Horologist and historian Marty Cohen, who helped create the CRMII’s Waltham display, notes the supreme irony of the company’s fate: Swiss watchmakers learned from Waltham how to mass-produce watches, then supplied American civilians during World War II when Waltham made only military instruments, ultimately capturing the American market when the war ended.

Assessment: The Price of Industrial Success

Waltham Watch Company’s trajectory embodies both the triumphs and perils of industrial capitalism. Aaron Lufkin Dennison’s vision of applying armory manufacturing principles to watchmaking worked spectacularly, transforming an artisan craft into a mechanized industry. For over half a century, Waltham dominated American watchmaking, producing tens of millions of timepieces that democratized accurate timekeeping.

The company’s innovations extended beyond manufacturing efficiency. Railroad watch standards, developed in partnership with Webb C. Ball and shaped by Waltham’s capabilities, prevented countless accidents and rationalized America’s transportation infrastructure. Military watches from both World Wars and Korea served American forces reliably in the most demanding environments. The astronomical observatory Waltham built around 1900 to verify precision represented commitment to quality that few manufacturers matched.

Yet the very success that made Waltham powerful also made it inflexible. The company that revolutionized watchmaking in 1854 was still using machinery from the mid-1800s a century later. Management that believed they made the best watches in the world refused to invest in modernization when their watchmakers begged for it. A company that pioneered mass production of pocket watches failed to recognize that the market had irreversibly shifted to wristwatches.

The post-war period proved unforgiving. Swiss manufacturers, having learned mass production from Americans, applied those techniques to products Americans actually wanted to buy: wristwatches in modern styles at various price points. Elgin closed in 1968, Waltham in 1957, and Hamilton moved production overseas. The American watch industry that had challenged Swiss supremacy was effectively extinct by the early 1970s.

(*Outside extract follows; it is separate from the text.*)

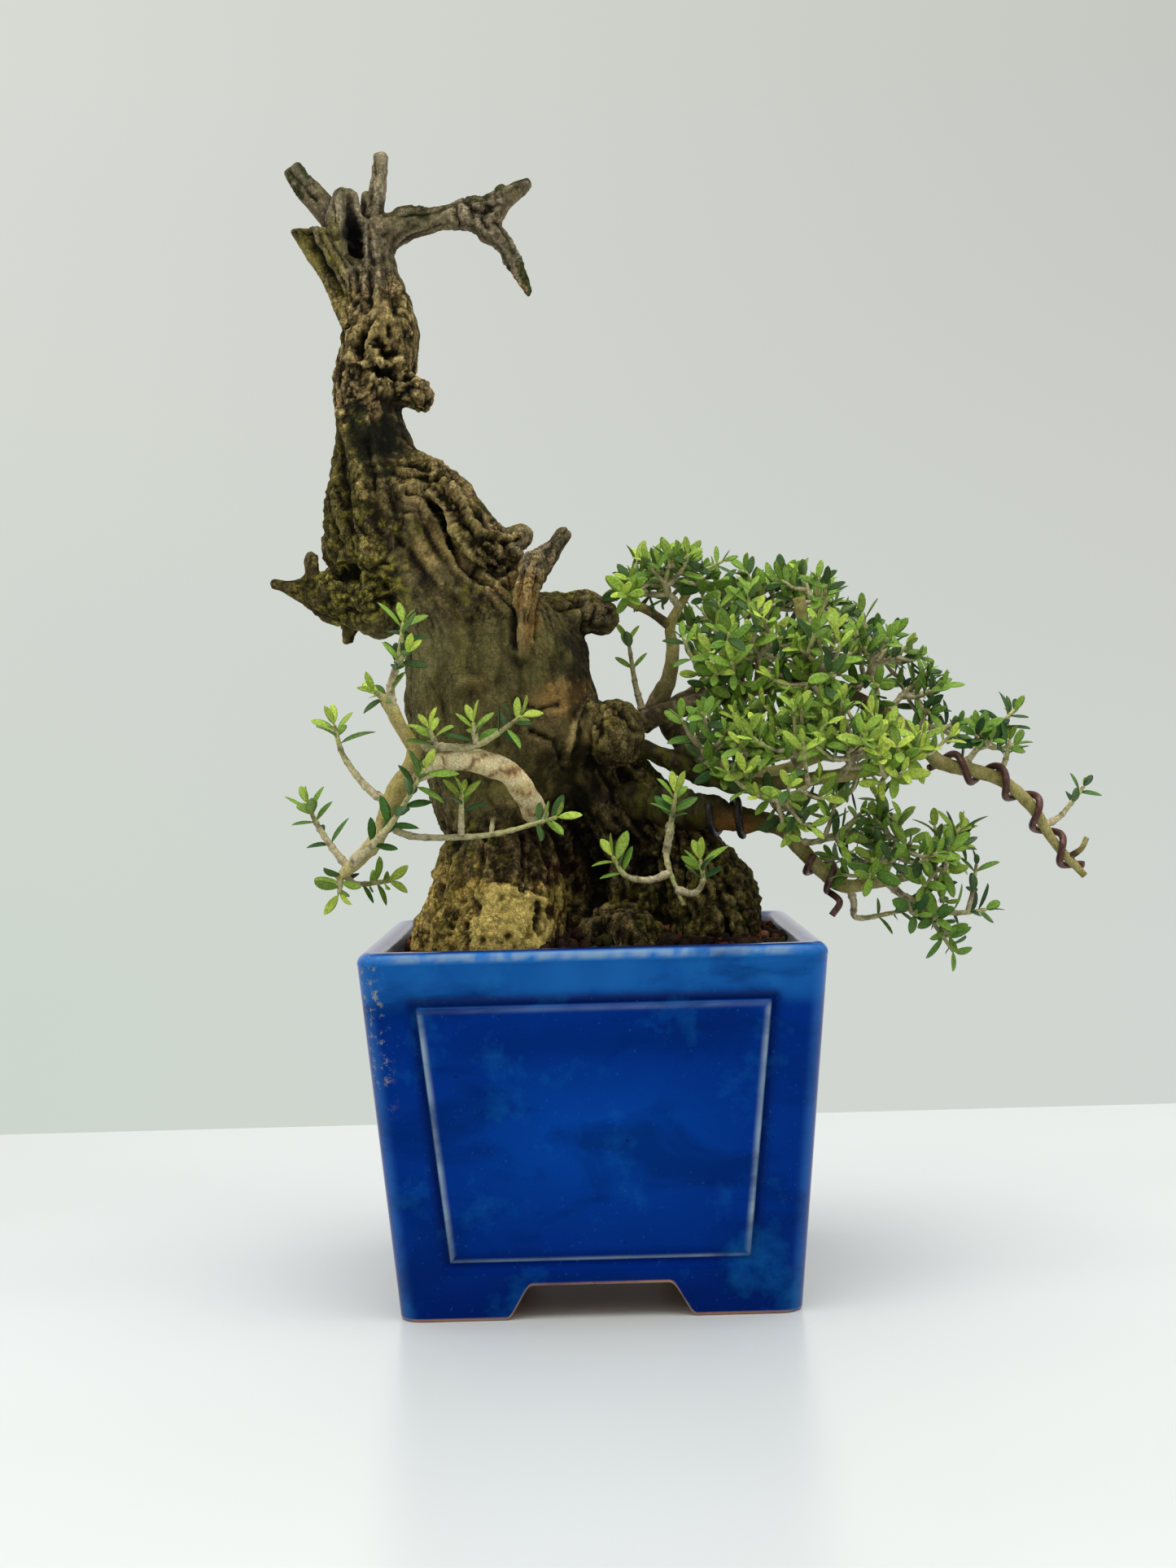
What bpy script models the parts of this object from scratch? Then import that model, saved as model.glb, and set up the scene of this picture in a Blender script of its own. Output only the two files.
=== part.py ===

For contemporary collectors, this history creates opportunities. Waltham pocket watches and wristwatches remain abundant, affordable, and mechanically sound. A $100 railroad-grade pocket watch can contain a 17-jewel movement adjusted to multiple positions, made to standards that required timekeeping within 30 seconds per week. A $1,200 A-11 military watch represents the same specification issued to American pilots who flew against the Axis powers. A $2,000 Art Deco dress watch in 14-karat gold embodies 1930s American elegance and craftsmanship.

These watches tell stories beyond horology. They document the rise of American manufacturing, the rationalization of railroad timekeeping, the mechanization of warfare, the aesthetic evolution from Victorian ornamentation to Art Deco modernism. They represent entrepreneurs’ dreams, workers’ livelihoods, railroad conductors’ tools, and soldiers’ essential equipment.

Aaron Lufkin Dennison died in Birmingham, England, in 1895, having left the company bearing his vision three decades earlier. He never witnessed Waltham’s 20th-century dominance of railroad timekeeping or its crucial role in two world wars. But his insight, that watches could be manufactured using interchangeable parts by machines operated by trained workers rather than master craftsmen, proved correct beyond anything he likely imagined. The 40 million timepieces Waltham produced stand as monuments to his revolutionary concept, even as the company’s ultimate failure demonstrates that innovation alone cannot guarantee perpetual success.

The greatest irony remains that Waltham, which taught Swiss watchmakers about industrial efficiency and nearly eclipsed them through superior manufacturing, ultimately couldn’t adapt when markets shifted. The student became the master, then fell behind when the next lesson required flexibility rather than optimization. In this, Waltham’s story transcends watchmaking, embodying the challenges every successful enterprise faces when past achievements become obstacles to future adaptation.